Venezuelan writer-director Gustavo Rondón is preparing La Familia, about a father and his son: in self-defence, the son kills a member of a gang, and the father decides that they must flee the city. It is produced by La Pandilla Producciones, with Norway’s Dag Hoel Filmproduksjon. 

In the documentary Cemetery Life, Filipino writer-director Barbara Politsch will film a group of people who have chosen to live in a large Catholic cemetery in Manila.
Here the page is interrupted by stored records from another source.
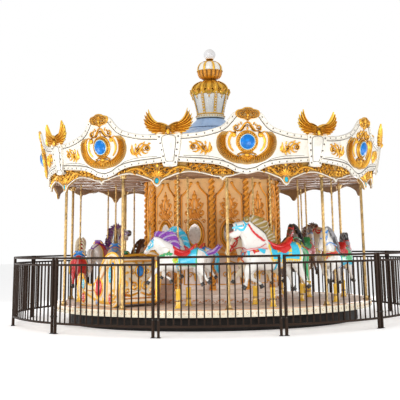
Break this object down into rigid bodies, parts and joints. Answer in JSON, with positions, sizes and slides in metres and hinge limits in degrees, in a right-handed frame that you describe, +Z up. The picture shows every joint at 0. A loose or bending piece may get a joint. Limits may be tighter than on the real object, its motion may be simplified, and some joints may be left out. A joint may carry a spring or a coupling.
{
  "type": "fairground carousel",
  "caption": "Roofed fairground carousel: turning platform with galloping horses on poles, a carriage, ornate rounding boards, a crown and a ring fence.",
  "frame": {"origin": "on the ground at the middle of the turning axis", "axes": "+Z up along the turning axis; -Y towards the side from which the object is seen; +X to the right of that view"},
  "size_m": [7.2204, 7.2204, 5.05],
  "materials": {
    "plinth_dark": "matt black paint on sheet steel",
    "drum_gold": "antique gold lacquer on moulded panels",
    "deck_tan": "tan non-slip paint on steel deck",
    "band_cream": "cream gloss",
    "frame_brass": "brass-coloured polished tube",
    "ceiling_brown": "brown-grey satin paint",
    "roof_blue": "pale blue gloss",
    "crown_white": "white gloss with gold lines",
    "board_gold": "gold lacquer relief with ivory borders",
    "valance_gold": "gold relief with a cream edge",
    "fence_black": "very dark brown satin paint",
    "horse_white": "painted gloss fibreglass",
    "carriage_cream": "painted gloss fibreglass"
  },
  "bodies": {
    "base": {"base_plinth": "plinth_dark", "center_drum": "drum_gold", "fence_panel_01": "fence_black", "fence_panel_02": "fence_black", "fence_panel_03": "fence_black", "fence_panel_04": "fence_black", "fence_panel_05": "fence_black", "fence_panel_06": "fence_black", "fence_panel_07": "fence_black", "fence_panel_08": "fence_black", "fence_panel_09": "fence_black", "fence_panel_10": "fence_black", "fence_panel_11": "fence_black", "fence_panel_12": "fence_black"},
    "turntable": {"platform": "deck_tan", "platform_band": "band_cream", "canopy_frame": "frame_brass", "ceiling": "ceiling_brown", "roof": "roof_blue", "crown": "crown_white", "valance": "valance_gold", "carriage": "carriage_cream", "rounding_board_01": "board_gold", "rounding_board_02": "board_gold", "rounding_board_03": "board_gold", "rounding_board_04": "board_gold", "rounding_board_05": "board_gold", "rounding_board_06": "board_gold", "rounding_board_07": "board_gold", "rounding_board_08": "board_gold"},
    "horse_outer_01": {"horse_outer_01": "horse_white"},
    "horse_outer_02": {"horse_outer_02": "horse_white"},
    "horse_outer_03": {"horse_outer_03": "horse_white"},
    "horse_outer_04": {"horse_outer_04": "horse_white"},
    "horse_outer_05": {"horse_outer_05": "horse_white"},
    "horse_outer_06": {"horse_outer_06": "horse_white"},
    "horse_outer_07": {"horse_outer_07": "horse_white"},
    "horse_outer_08": {"horse_outer_08": "horse_white"},
    "horse_outer_09": {"horse_outer_09": "horse_white"},
    "horse_inner_01": {"horse_inner_01": "horse_white"},
    "horse_inner_02": {"horse_inner_02": "horse_white"},
    "horse_inner_03": {"horse_inner_03": "horse_white"},
    "horse_inner_04": {"horse_inner_04": "horse_white"},
    "horse_inner_05": {"horse_inner_05": "horse_white"},
    "horse_inner_06": {"horse_inner_06": "horse_white"},
    "horse_inner_07": {"horse_inner_07": "horse_white"},
    "horse_inner_08": {"horse_inner_08": "horse_white"},
    "horse_inner_09": {"horse_inner_09": "horse_white"}
  },
  "joints": [
    {"name": "turntable_spin", "type": "hinge", "parent": "base", "child": "turntable", "pos_m": [0, 0, 0.25], "axis": [0, 0, 1], "continuous": true},
    {"name": "horse_outer_01_gallop", "type": "slide", "parent": "turntable", "child": "horse_outer_01", "axis": [0, 0, 1], "range_m": [-0.15, 0.15]},
    {"name": "horse_outer_02_gallop", "type": "slide", "parent": "turntable", "child": "horse_outer_02", "axis": [0, 0, 1], "range_m": [-0.21, 0.09]},
    {"name": "horse_outer_03_gallop", "type": "slide", "parent": "turntable", "child": "horse_outer_03", "axis": [0, 0, 1], "range_m": [-0.13, 0.17]},
    {"name": "horse_outer_04_gallop", "type": "slide", "parent": "turntable", "child": "horse_outer_04", "axis": [0, 0, 1], "range_m": [-0.09, 0.21]},
    {"name": "horse_outer_05_gallop", "type": "slide", "parent": "turntable", "child": "horse_outer_05", "axis": [0, 0, 1], "range_m": [-0.23, 0.07]},
    {"name": "horse_outer_06_gallop", "type": "slide", "parent": "turntable", "child": "horse_outer_06", "axis": [0, 0, 1], "range_m": [-0.06, 0.24]},
    {"name": "horse_outer_07_gallop", "type": "slide", "parent": "turntable", "child": "horse_outer_07", "axis": [0, 0, 1], "range_m": [-0.18, 0.12]},
    {"name": "horse_outer_08_gallop", "type": "slide", "parent": "turntable", "child": "horse_outer_08", "axis": [0, 0, 1], "range_m": [-0.24, 0.06]},
    {"name": "horse_outer_09_gallop", "type": "slide", "parent": "turntable", "child": "horse_outer_09", "axis": [0, 0, 1], "range_m": [-0.05, 0.25]},
    {"name": "horse_inner_01_gallop", "type": "slide", "parent": "turntable", "child": "horse_inner_01", "axis": [0, 0, 1], "range_m": [-0.17, 0.13]},
    {"name": "horse_inner_02_gallop", "type": "slide", "parent": "turntable", "child": "horse_inner_02", "axis": [0, 0, 1], "range_m": [-0.09, 0.21]},
    {"name": "horse_inner_03_gallop", "type": "slide", "parent": "turntable", "child": "horse_inner_03", "axis": [0, 0, 1], "range_m": [-0.25, 0.05]},
    {"name": "horse_inner_04_gallop", "type": "slide", "parent": "turntable", "child": "horse_inner_04", "axis": [0, 0, 1], "range_m": [-0.17, 0.13]},
    {"name": "horse_inner_05_gallop", "type": "slide", "parent": "turntable", "child": "horse_inner_05", "axis": [0, 0, 1], "range_m": [-0.07, 0.23]},
    {"name": "horse_inner_06_gallop", "type": "slide", "parent": "turntable", "child": "horse_inner_06", "axis": [0, 0, 1], "range_m": [-0.2, 0.1]},
    {"name": "horse_inner_07_gallop", "type": "slide", "parent": "turntable", "child": "horse_inner_07", "axis": [0, 0, 1], "range_m": [-0.12, 0.18]},
    {"name": "horse_inner_08_gallop", "type": "slide", "parent": "turntable", "child": "horse_inner_08", "axis": [0, 0, 1], "range_m": [-0.05, 0.25]},
    {"name": "horse_inner_09_gallop", "type": "slide", "parent": "turntable", "child": "horse_inner_09", "axis": [0, 0, 1], "range_m": [-0.19, 0.11]}
  ]
}
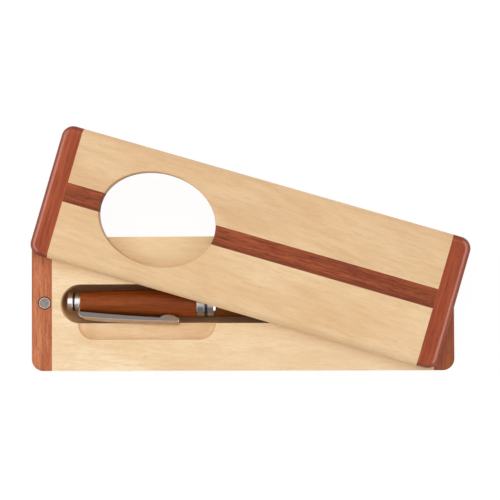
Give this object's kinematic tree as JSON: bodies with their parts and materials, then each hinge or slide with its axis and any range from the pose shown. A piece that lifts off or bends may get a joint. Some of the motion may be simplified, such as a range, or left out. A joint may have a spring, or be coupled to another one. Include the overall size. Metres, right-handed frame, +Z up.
{
  "type": "wooden pen box",
  "caption": "Two-tone wooden pen box with a swivelling lid, an oval window, a finger notch and a twist pen with a clip in its groove.",
  "frame": {"origin": "middle of the base's flat underside", "axes": "+X along the box from the magnet's end to the pivot's end, +Y to the back, +Z up"},
  "size_m": [0.1846, 0.1033, 0.0252],
  "materials": {
    "maple": "satin, long straight grain",
    "rosewood": "glossy lacquer, dark streaks",
    "pen_wood": "glossy lacquer, dark streaks",
    "chrome": "polished plating",
    "black_enamel": "gloss",
    "magnet_nickel": "dull nickel plating",
    "pin_steel": "ground",
    "brass": "plain turned",
    "refill_plastic": "plain"
  },
  "bodies": {
    "base": {"base_core": "maple", "base_end_left": "rosewood", "base_end_right": "rosewood", "base_magnet": "magnet_nickel", "pivot_pin": "pin_steel"},
    "lid": {"lid_panel_back": "maple", "lid_panel_front": "maple", "lid_stripe_left": "rosewood", "lid_stripe_right": "rosewood", "lid_end_left": "rosewood", "lid_end_right": "rosewood", "lid_magnet": "magnet_nickel"},
    "pen": {"pen_finial": "chrome", "pen_finial_ring": "black_enamel", "pen_clip_collar": "chrome", "pen_clip": "chrome", "pen_barrel_upper": "pen_wood", "pen_tube_upper": "brass", "pen_band_upper": "chrome", "pen_band_ring": "black_enamel", "pen_band_lower": "chrome", "mechanism_driver": "brass"},
    "pen_lower": {"pen_barrel_lower": "pen_wood", "pen_tube_lower": "brass", "pen_nib": "chrome", "mechanism_sleeve": "brass"},
    "refill": {"refill_follower": "refill_plastic", "refill_tube": "refill_plastic", "refill_tip": "brass", "refill_ball": "pin_steel"}
  },
  "joints": [
    {"name": "lid_swivel", "type": "hinge", "parent": "base", "child": "lid", "pos_m": [0.08469, 0, 0.0182], "axis": [0, 0, -1], "range_deg": [-16.4, 163.6]},
    {"name": "pen_slide", "type": "slide", "parent": "base", "child": "pen", "axis": [0.9998, -0.0185, 0], "range_m": [0, 0.0107]},
    {"name": "pen_twist", "type": "hinge", "parent": "pen", "child": "pen_lower", "pos_m": [-0.07441, 0.00097, 0.0109], "axis": [0.9998, -0.0185, 0], "range_deg": [0, 180]},
    {"name": "refill_advance", "type": "slide", "parent": "pen_lower", "child": "refill", "axis": [0.9998, -0.0185, 0], "range_m": [0, 0.004]}
  ],
  "couplings": [
    {"joint": "refill_advance", "follows": "pen_twist", "m_per_rad": 0.0012732}
  ]
}
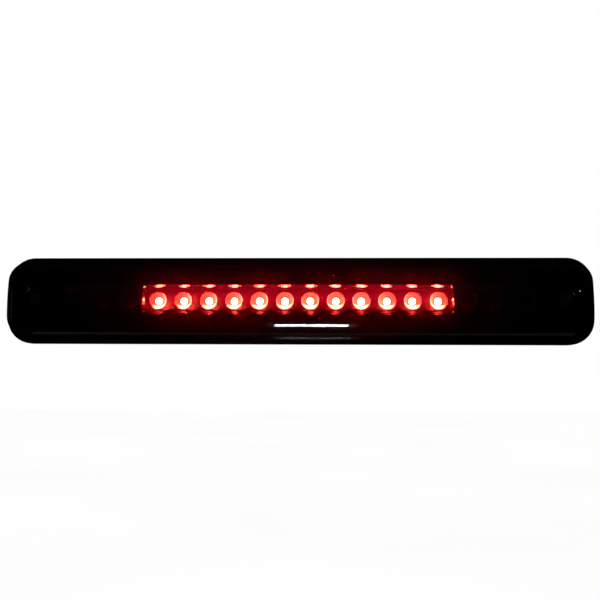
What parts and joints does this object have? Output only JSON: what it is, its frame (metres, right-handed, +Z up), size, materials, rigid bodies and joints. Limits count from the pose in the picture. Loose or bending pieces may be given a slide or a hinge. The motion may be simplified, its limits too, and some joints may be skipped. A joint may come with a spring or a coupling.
{
  "type": "third brake light",
  "caption": "Cab-mounted third brake light: smoked lens over a lit row of red lamps with unlit white cargo lamps on each side.",
  "frame": {"origin": "centre of the lamp's outline on the cab's face, the plane that the gasket's back presses on", "axes": "+X to the right seen from behind the vehicle, +Y forwards into the cab, +Z up; the lens faces -Y"},
  "size_m": [0.424, 0.058, 0.063],
  "materials": {
    "smoked_lens": "gloss",
    "shell": "satin",
    "bezel": "gloss",
    "reflector": "polished",
    "board": "satin",
    "red_lamp": "gloss",
    "white_lamp": "gloss",
    "foam": "matte",
    "rubber": "matte",
    "sealant": "satin",
    "steel": "satin",
    "terminal": "polished",
    "resistor": "satin",
    "red_insulation": "satin",
    "white_insulation": "satin",
    "black_insulation": "satin"
  },
  "bodies": {
    "lamp": {"lens": "smoked_lens", "lens_seal": "sealant", "housing": "shell", "mounting_gasket": "foam", "inner_bezel": "bezel", "brake_reflector": "reflector", "cargo_reflector_left": "reflector", "cargo_reflector_right": "reflector", "brake_board": "board", "cargo_board_left": "board", "cargo_board_right": "board", "inlet_shell": "shell", "inlet_seal": "rubber", "vent_cap": "rubber", "terminal_brake": "terminal", "terminal_ground": "terminal", "terminal_cargo": "terminal", "brake_feed_wire": "red_insulation", "ground_wire": "black_insulation", "cargo_feed_wire": "white_insulation", "cargo_link_left": "white_insulation", "cargo_link_right": "white_insulation", "brake_led_01": "red_lamp", "brake_led_02": "red_lamp", "brake_led_03": "red_lamp", "brake_led_04": "red_lamp", "brake_led_05": "red_lamp", "brake_led_06": "red_lamp", "brake_led_07": "red_lamp", "brake_led_08": "red_lamp", "brake_led_09": "red_lamp", "brake_led_10": "red_lamp", "brake_led_11": "red_lamp", "brake_led_12": "red_lamp", "cargo_led_left_1": "white_lamp", "cargo_led_left_2": "white_lamp", "cargo_led_left_3": "white_lamp", "cargo_board_screw_left": "steel", "cargo_resistor_left": "resistor", "screw_sleeve_left": "steel", "cargo_led_right_1": "white_lamp", "cargo_led_right_2": "white_lamp", "cargo_led_right_3": "white_lamp", "cargo_board_screw_right": "steel", "cargo_resistor_right": "resistor", "screw_sleeve_right": "steel", "brake_board_screw_1": "steel", "brake_board_screw_2": "steel", "bezel_screw_1": "steel", "brake_resistor_1": "resistor", "bezel_screw_2": "steel", "brake_resistor_2": "resistor", "bezel_screw_3": "steel", "brake_resistor_3": "resistor", "bezel_screw_4": "steel", "brake_resistor_4": "resistor"},
    "left_washer": {"sealing_washer_left": "rubber"},
    "left_screw": {"mounting_screw_left": "steel"},
    "right_washer": {"sealing_washer_right": "rubber"},
    "right_screw": {"mounting_screw_right": "steel"}
  },
  "joints": [
    {"name": "left_screw_travel", "type": "slide", "parent": "lamp", "child": "left_washer", "axis": [0, -1, 0], "range_m": [0, 0.0144]},
    {"name": "left_screw_turn", "type": "hinge", "parent": "left_washer", "child": "left_screw", "pos_m": [-0.19, 0, 0], "axis": [0, -1, 0], "range_deg": [0, 3241]},
    {"name": "right_screw_travel", "type": "slide", "parent": "lamp", "child": "right_washer", "axis": [0, -1, 0], "range_m": [0, 0.0144]},
    {"name": "right_screw_turn", "type": "hinge", "parent": "right_washer", "child": "right_screw", "pos_m": [0.19, 0, 0], "axis": [0, -1, 0], "range_deg": [0, 3241]}
  ],
  "couplings": [
    {"joint": "left_screw_turn", "follows": "left_screw_travel", "rad_per_m": 3927},
    {"joint": "right_screw_turn", "follows": "right_screw_travel", "rad_per_m": 3927}
  ]
}
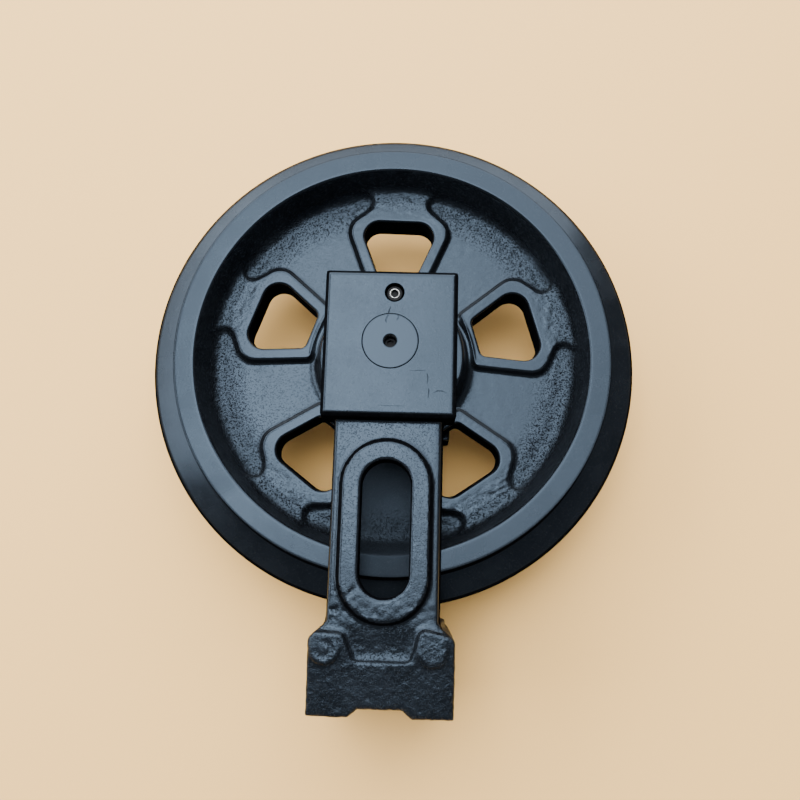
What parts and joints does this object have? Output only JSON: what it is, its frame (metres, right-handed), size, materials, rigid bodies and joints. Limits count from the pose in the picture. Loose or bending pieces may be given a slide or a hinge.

Southern Lantern Studios and Norway’s Merkur Filmproduksjon (Petter Vennerød) will produce.

Indian director Pankaj Johar will focus on forced labour in India, depicting a group of young girls who have to work as housekeepers, in his documentary Selling Humans, produced by Pennywise Films and Norway’s Lightsource Film (Arne Dahr).

A woman who wants out of her relationship with a man affiliated with a religious sect is the theme of Thai writer-director Pen-ek Ratanaruang’s Samui Song, from Bluering Company and Norway’s Tenk.tv (Frode Søbstad).

Ukrainian director Myroslav Slaboshpytskiy has scripted Luxembourg, a jealousy-themed drama about a policeman who works as a watchman in the exclusion zone after the Chernobyl disaster – an area the size of Luxembourg – which Garmata Film will stage with Norway’s DuoFilm (Linda Bolstad and Marie Fuglestein).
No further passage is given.